Why the AI bubble metaphor is breaking down
The word bubble has become shorthand for the frenetic surge in interest, investment and headlines around artificial intelligence since ChatGPT’s public debut on November 30, 2022. That launch, coupled with OpenAI’s March 14, 2023 release of GPT-4, sent startups, public markets and legacy tech firms racing to rewire products and balance sheets around large language models and generative AI.
But calling it a single bubble risks flattening a far more complex picture. Instead of one transient mania that inflates and pops, the AI story looks like overlapping cycles: model breakthroughs, infrastructure buildout, and real-world adoption. Each cycle has different time horizons, economics and risk profiles.
Three overlapping cycles to watch
1. Models and algorithmic progress
Model breakthroughs drive headlines and user enthusiasm. Advances from transformer architectures to scaling laws powered products like ChatGPT and Google Bard and set off massive demand for developer attention and consumer trials. The immediate risk here is hype: models promise broad capabilities before most businesses know how to integrate them cost-effectively.
2. Infrastructure and compute economics
The second cycle is infrastructure. The surge in model size and inference demand created a multiyear buildout in GPUs, datacenters and specialized silicon. Nvidia, whose GPUs became the de facto platform for many training and inference tasks, surpassed $1 trillion in market value in 2023 as cloud and enterprise customers raced to secure capacity. Infrastructure is capital intensive and lumpy; it can sustain long-term value if utilization rises, but it can also leave overhang if demand softens.
3. Adoption and product-market fit
Finally, adoption is the slowest and most durable cycle. This is where regulatory constraints, enterprise sales cycles and human workflows determine whether AI delivers economic value. McKinsey estimated that AI could add up to about $13 trillion to global GDP by 2030, but that potential depends on real adoption across industries, not just proof-of-concept demos.
Implications for investors, founders and policymakers
Thinking in cycles changes the signals you track. In the models cycle, look at published benchmarks, open-source momentum and developer engagement. In infrastructure, monitor utilization rates, spot pricing and supply constraints for H100 and similar accelerators. For adoption, measure revenue retention, gross margins on AI-powered features, and the time it takes for automation to translate into cost savings or new revenue.
For venture capital, that means differentiating between companies riding model hype and those building durable distribution, data moats or hardware-backed advantages.

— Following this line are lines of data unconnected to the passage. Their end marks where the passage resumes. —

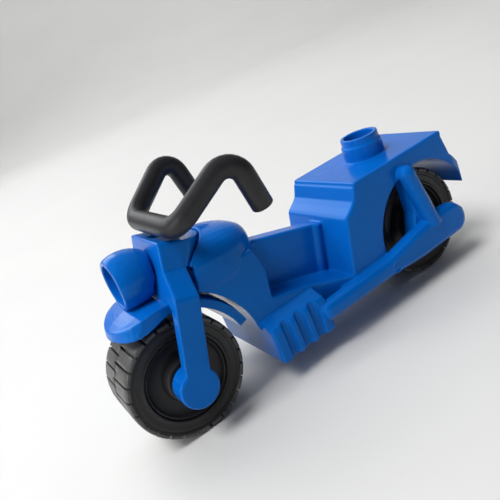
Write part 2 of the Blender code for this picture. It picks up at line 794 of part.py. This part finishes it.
body_halves()
stud_plate()
fork_halves()
steering_pin()
headlight_cup()
handlebar()
wheel("rear", REAR_WHEEL)
wheel("front", FRONT_WHEEL)
axle("rear_axle", REAR_WHEEL, 12.3)
axle("front_axle", FORK, 12.6)
shade_round_parts()
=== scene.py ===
"""Look of the moulded plastic toy motorcycle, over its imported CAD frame."""

import math

import bmesh
import bpy
from mathutils import Matrix, Vector


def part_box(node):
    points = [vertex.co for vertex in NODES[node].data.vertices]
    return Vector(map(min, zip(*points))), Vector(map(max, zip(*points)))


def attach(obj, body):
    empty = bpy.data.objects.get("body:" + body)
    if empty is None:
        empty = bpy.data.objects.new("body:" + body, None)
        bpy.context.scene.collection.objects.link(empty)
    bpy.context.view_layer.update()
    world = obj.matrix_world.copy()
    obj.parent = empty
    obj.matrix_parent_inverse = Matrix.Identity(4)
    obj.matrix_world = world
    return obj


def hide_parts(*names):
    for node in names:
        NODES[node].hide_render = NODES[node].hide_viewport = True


MM = 0.001

# --- millimetres, in the fork's own frame unless a comment says otherwise ---
TREAD_RADIUS = 13.3
CARCASS_RADIUS = 12.05     # where the lugs root in the tyre
BLOCKS = 25                # tread blocks in each of the two rows
FENDER_CREST = 17.8        # top of the front mudguard, from the axle, on the middle plane
FENDER_FALL = 0.0072       # how much lower it gets with the square of the distance outwards
LIP_TOP = 15.4             # inner face of the mudguard, where its plain lips are folded up to
CROWN_BASE = 23.4          # height where the straight crown starts
CROWN_HALF_WIDTH = 8.8
LAMP_PLACE = (9.89, 0.0, 21.06)
LAMP_TURN = 103.5          # degrees from the fork's axis to the lamp's own
LAMP_OVER_FENDER = 18.1    # nearest the lamp comes to the front axle
LID_TOP = 32.8             # height over the ground
LID_UNDERLAP = 0.75        # how far the lid's sides reach down over the box
BAR_BASE = (-0.8, 12.6, 31.92)
BAR_APEX = (-12.2, 16.5, 45.0)
BAR_END = (-18.1, 16.1, 33.4)
BAR_RADIUS = 2.31


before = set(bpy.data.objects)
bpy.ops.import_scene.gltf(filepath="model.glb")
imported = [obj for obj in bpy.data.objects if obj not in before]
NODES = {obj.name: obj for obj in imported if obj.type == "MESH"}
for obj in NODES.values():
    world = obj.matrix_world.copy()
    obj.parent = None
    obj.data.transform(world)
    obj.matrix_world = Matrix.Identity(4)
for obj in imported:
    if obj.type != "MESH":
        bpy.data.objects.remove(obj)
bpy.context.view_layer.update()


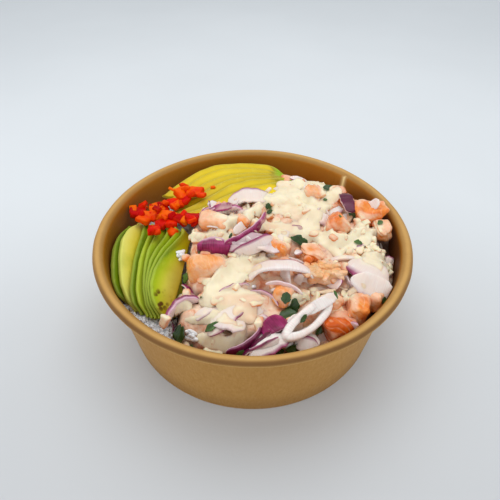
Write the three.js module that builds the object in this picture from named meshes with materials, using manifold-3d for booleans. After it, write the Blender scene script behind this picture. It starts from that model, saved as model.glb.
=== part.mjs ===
// Ceviche rice bowl: a round kraft paper bowl filled with rice, a heap of
// dressed salmon and red onion, two fans of avocado slices and chopped red chilli.
// Millimetres, +Z up. The origin is on the surface the bowl stands on, at its centre.
// +Y is the back of the bowl, -Y its front, -X its left side.
import * as THREE from 'three';
import { mergeVertices } from 'three/addons/utils/BufferGeometryUtils.js';
import Module from 'manifold-3d';

const wasm = await Module();
wasm.setup();

// ---- driving dimensions -------------------------------------------------
const RIM_R = 92.5;            // outer radius over the rolled rim
const HEIGHT = 64.5;           // bowl height over the rim
const BASE_R = 80;             // outer radius of the foot
const WALL_TOP_R = 86.9;       // outer radius of the wall just under the rim roll
const WALL_TOP_Z = 60.6;       // height at which the wall meets the roll
const WALL_T = 0.7;            // paper wall
const ROLL_A = 2.8;            // rim roll, half its width
const ROLL_B = 2.3;            // rim roll, half its height
const FOOT_W = 2.2;            // flat foot ring: wall and folded skirt together
const RECESS = 3.5;            // the base disc is set up by this much
const DISC_T = 0.8;            // base disc
const GAP = 0.35;              // free space kept between neighbouring pieces
const BOWL_SEG = 48;
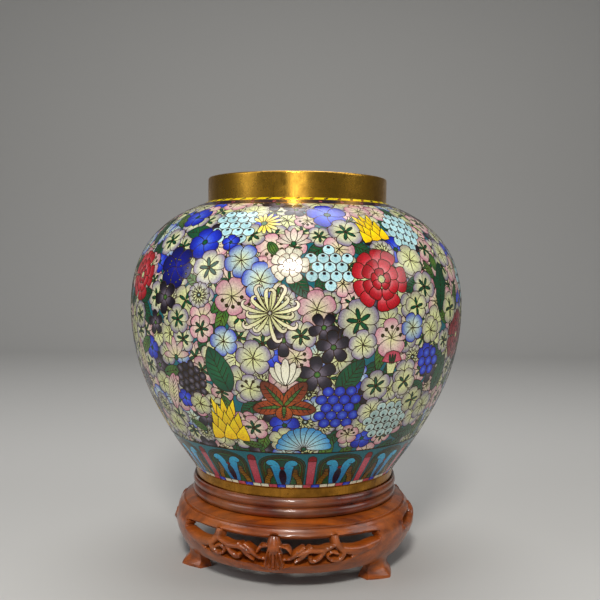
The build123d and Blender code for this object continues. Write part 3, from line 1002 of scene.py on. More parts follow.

For public investors, it means separating headline-driven valuations from indicators like free cash flow and margin sustainability.
Expert perspectives
As AI pioneer Andrew Ng has long put it, ‘AI is the new electricity’ — a reminder that the tech can be foundational but also uneven in how and when it rewires industries. An early-stage AI investor summarized the new framing this way: ‘Treat the recent surge less like a single spike and more like an overlay of booms. Betting on models alone is different from betting on scalable infrastructure or on a company that can actually monetize AI with real customers.’
Analysts at major banks and research firms also emphasize regulatory risk. The European Union reached a provisional agreement on the AI Act in December 2023, signaling tougher rules on high-risk systems. That regulatory backdrop will shape adoption timelines for sectors like healthcare and finance, where compliance matters more than raw model performance.
What to watch next
Key signals that distinguish transient hype from structural change include sustained enterprise adoption metrics, improvements in cost-per-inference, and more diverse hardware ecosystems that reduce single-vendor risk. Watch cloud providers’ reported AI margins, chip vendors’ supply plans, and startups that show real net-new revenue attributable to AI features.
Related coverage worth digging into includes our reporting on Nvidia’s GPU strategy, the EU AI Act’s implications for compliance, and VC funding trends across generative AI startups.
Conclusion: a more useful lens
Reframing the AI bubble as overlapping cycles tempers both pessimism and unchecked exuberance. It narrows the question from ‘will AI crash’ to ‘which layers are mispriced, and for how long’. That shift helps founders prioritize durable advantages, helps investors calibrate risk across very different business models, and helps policymakers target interventions where they matter most.
Ultimately, some parts of the market may correct quickly; others will take years to mature. Distinguishing between hype and durable value is the hard work ahead.